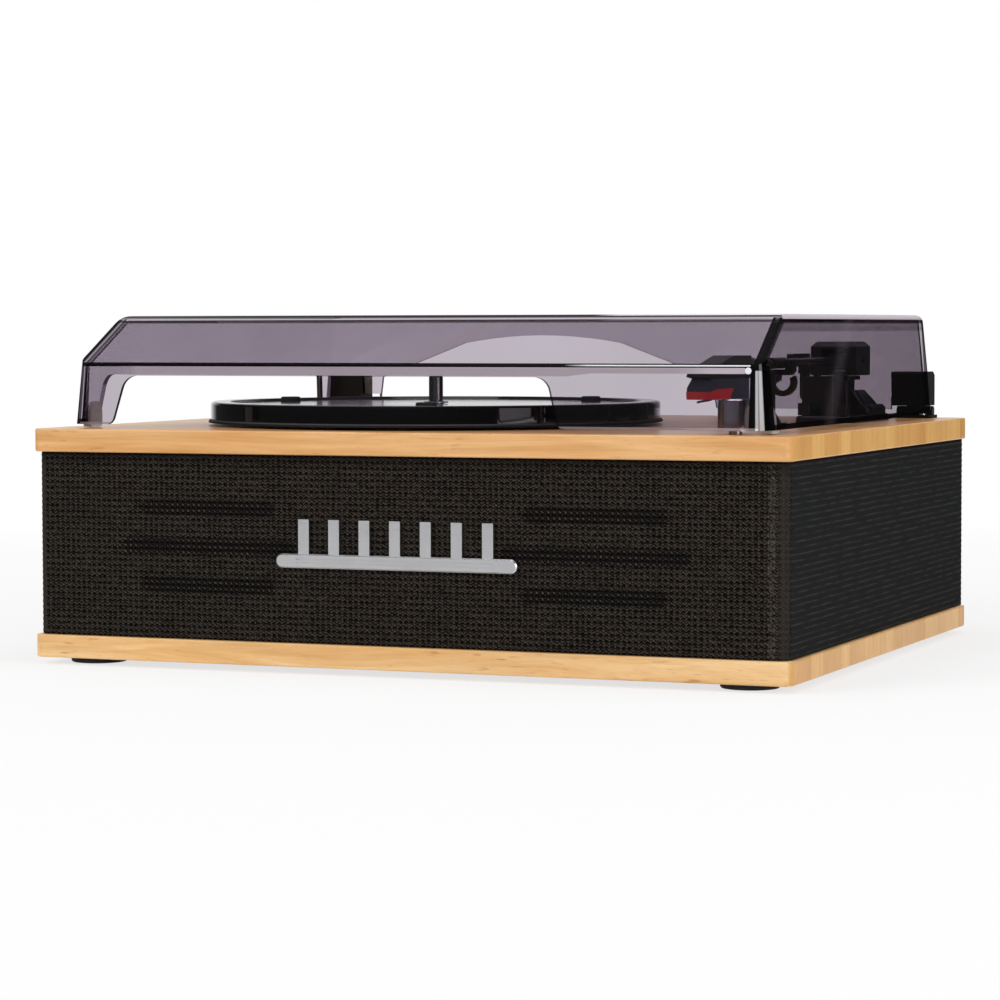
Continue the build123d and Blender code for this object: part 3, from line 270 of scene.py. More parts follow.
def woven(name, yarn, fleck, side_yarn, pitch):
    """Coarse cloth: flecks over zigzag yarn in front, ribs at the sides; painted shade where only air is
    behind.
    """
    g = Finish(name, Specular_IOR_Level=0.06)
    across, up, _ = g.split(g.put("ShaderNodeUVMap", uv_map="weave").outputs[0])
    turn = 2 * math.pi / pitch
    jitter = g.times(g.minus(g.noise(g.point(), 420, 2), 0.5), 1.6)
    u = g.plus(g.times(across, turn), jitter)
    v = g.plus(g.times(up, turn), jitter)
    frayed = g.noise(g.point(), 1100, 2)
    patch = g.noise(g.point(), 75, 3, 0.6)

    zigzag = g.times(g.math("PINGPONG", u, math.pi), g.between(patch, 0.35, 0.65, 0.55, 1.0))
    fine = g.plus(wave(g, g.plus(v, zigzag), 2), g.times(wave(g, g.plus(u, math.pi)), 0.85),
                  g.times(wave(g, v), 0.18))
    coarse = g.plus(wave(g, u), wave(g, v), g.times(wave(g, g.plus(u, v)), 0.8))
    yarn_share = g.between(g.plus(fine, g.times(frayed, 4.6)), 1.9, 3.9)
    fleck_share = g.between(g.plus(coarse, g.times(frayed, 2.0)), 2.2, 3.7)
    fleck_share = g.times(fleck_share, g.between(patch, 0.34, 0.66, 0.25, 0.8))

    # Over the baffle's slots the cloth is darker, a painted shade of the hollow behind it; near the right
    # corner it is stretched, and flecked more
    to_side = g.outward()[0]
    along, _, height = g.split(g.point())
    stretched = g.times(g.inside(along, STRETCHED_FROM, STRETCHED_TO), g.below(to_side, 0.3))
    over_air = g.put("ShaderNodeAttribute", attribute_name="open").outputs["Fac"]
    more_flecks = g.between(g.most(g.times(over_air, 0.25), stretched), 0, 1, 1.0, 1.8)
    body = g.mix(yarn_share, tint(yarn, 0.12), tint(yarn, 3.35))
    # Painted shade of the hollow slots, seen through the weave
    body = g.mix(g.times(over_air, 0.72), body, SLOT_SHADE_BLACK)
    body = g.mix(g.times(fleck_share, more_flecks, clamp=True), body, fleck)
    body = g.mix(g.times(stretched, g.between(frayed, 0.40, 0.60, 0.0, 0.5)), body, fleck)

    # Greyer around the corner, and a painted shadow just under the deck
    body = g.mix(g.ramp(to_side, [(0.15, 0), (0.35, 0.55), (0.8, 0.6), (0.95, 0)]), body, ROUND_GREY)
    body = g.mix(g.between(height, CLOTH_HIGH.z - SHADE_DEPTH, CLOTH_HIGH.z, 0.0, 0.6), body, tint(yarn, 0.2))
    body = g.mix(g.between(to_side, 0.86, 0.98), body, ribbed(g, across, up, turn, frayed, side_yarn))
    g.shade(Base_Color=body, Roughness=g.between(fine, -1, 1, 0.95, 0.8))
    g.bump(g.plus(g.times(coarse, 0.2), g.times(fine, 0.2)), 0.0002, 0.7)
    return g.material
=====
** Your goal **
Return the lines above precisely as they appear, beginning at the first line and ending at the line with "patch = g.noise(g.point(), 75, 3, 0.6)", and nothing after it.

** Exercise response **
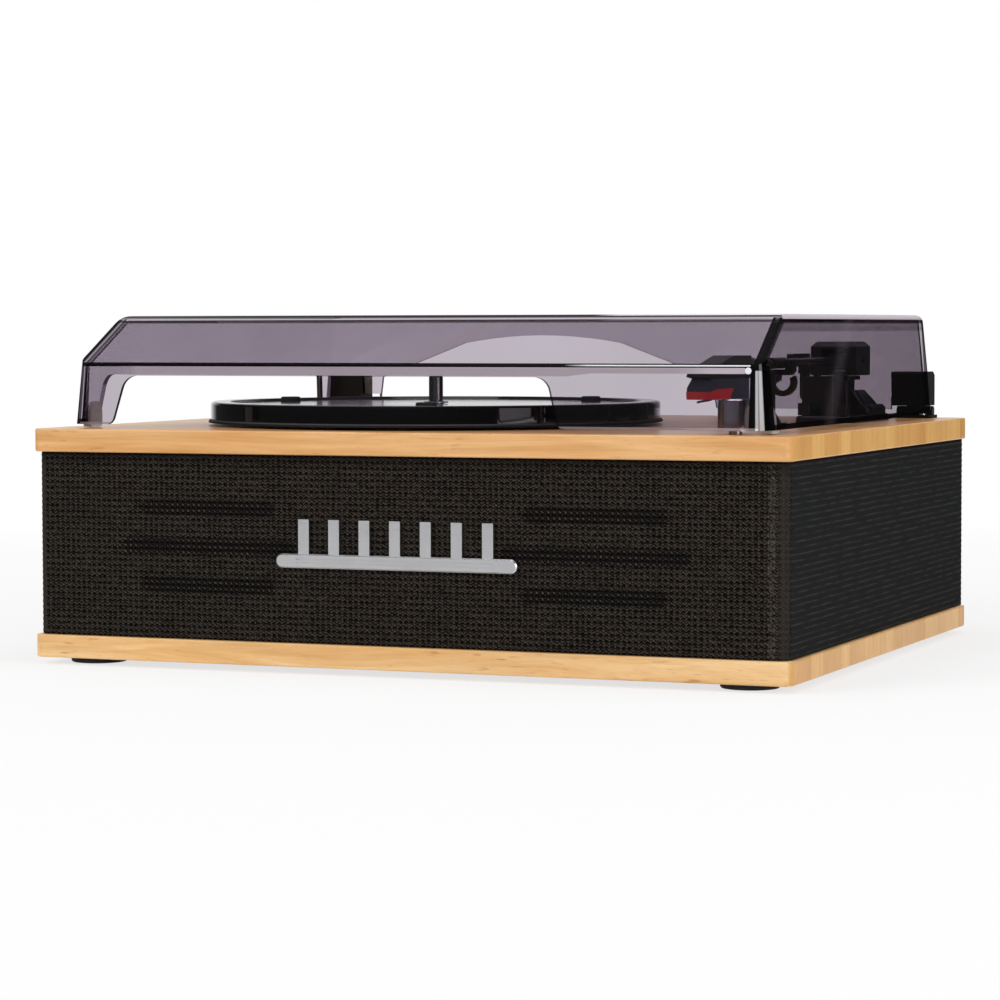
Continue the build123d and Blender code for this object: part 3, from line 270 of scene.py. More parts follow.
def woven(name, yarn, fleck, side_yarn, pitch):
    """Coarse cloth: flecks over zigzag yarn in front, ribs at the sides; painted shade where only air is
    behind.
    """
    g = Finish(name, Specular_IOR_Level=0.06)
    across, up, _ = g.split(g.put("ShaderNodeUVMap", uv_map="weave").outputs[0])
    turn = 2 * math.pi / pitch
    jitter = g.times(g.minus(g.noise(g.point(), 420, 2), 0.5), 1.6)
    u = g.plus(g.times(across, turn), jitter)
    v = g.plus(g.times(up, turn), jitter)
    frayed = g.noise(g.point(), 1100, 2)
    patch = g.noise(g.point(), 75, 3, 0.6)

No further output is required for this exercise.